Figure 3. MS-based identification of acetylcytidines in S. pombe 18S rRNA.

A. Extracted ion monitoring of RNase T1 fragments of 18S rRNA containing acetylcytidine (AcC) and cytidine (C)-1297 (upper panel) and AcC and C-1815 (lower panel). The 18S rRNAs were purified from strain SP6 or Nat10_G285D grown at 30°C in YE medium, digested by RNase T1 and applied to the LC-MS system (50 fmol each). The sequences and m/z values of AcC and C-containing nucleotides are indicated. A mass window of 3 ppm was used for the extractions. Y axis indicates the peak intensity relative to the most intensive peak in each panel. Note that the MS signals of AcC-containing nucleotides were completely lost in the Nat10_G285D mutant strain (indicated by arrows). B. MS/MS spectra of AcC-containing fragments. The acetylated RNA ions [C(AcC)Gp¹⁻, m/z 1014.14; UUUC(AcC)Gp²⁻, m/z 965.60, in A) were analyzed by collision-induced dissociation. The position of acetylcytidine residues was identified by manual interpretation of the a-, c-, w- and y-type series ions and other specific product ions as indicated in the figure. The series ions assigned are indicated on the RNA sequence in the inset.

Figure 4. Effect of Nat10 on the acetylation of cytidines 1297 and 1815 in 18S rRNA.
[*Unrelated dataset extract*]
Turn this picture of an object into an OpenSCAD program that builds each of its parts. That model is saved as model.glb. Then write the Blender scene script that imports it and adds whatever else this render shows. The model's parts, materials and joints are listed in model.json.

Extracted ion monitoring of RNase T1 fragments of 18S rRNA containing AcC-1297 (upper panel) and AcC-1815 (lower panel) is shown. The analysis was performed for 18S rRNAs purified from strain SP6 supplemented with the mock vector, strain Nat10_G285D supplemented with the mock vector, or strain Nat10_G285D supplemented with pREP1-Nat10_wt, respectively, as indicated. Each yeast strain was grown at 30°C in EMMmedium without leucine. The rRNA was digested by RNase T1 and applied to the LC-MS system (50 fmol each). The sequences and m/z values of AcC-containing nucleotides are indicated. A mass window of 3 ppm was used for the extractions. Y axis indicates the peak intensity relative to the most intensive peak in each panel. Note that the MS signals of AcC-containing nucleotides at the positions indicated by arrows appear in the Nat10_G285D mutant strain upon expression of Nat10 cDNA.

Figure 5. Effect of Nat10 on ribosome assembly.

A. Ultracentrifugation analysis of ribosome assembly in the Nat10_G285D mutant. Ribosomal and polysomal fractions prepared from strain SP6 (upper panel) or Nat10_G285D mutant (lower panel), grown at 30°C in YE medium were analyzed with 15–50% sucrose density gradient centrifugation. The UV profiles (A₂₅₄) of the separation are depicted. The scales under each UV profile denote individual fractions, and the electrophoretograms shown below the UV profile are the results of agarose gel electrophoresis of each fraction. B. Effect of Nat10 on ribosome assembly of the Nat10_G285D mutant. Ribosomal and polysomal fractions derived from strain Nat10_G285D supplemented with the mock vector (upper panel) or with pREP1-Nat10_wt (lower panel) grown at 30°C in EMM medium without leucine were analyzed with 15–50% sucrose density gradient centrifugation under the conditions as in A. Note that the apparently aberrant phenotype in ribosome assembly of the Nat10_G285D mutant was rescued upon expression of Nat10, as indicated by the decrease in free large subunit (LSU) and increase in SSU and monosomes.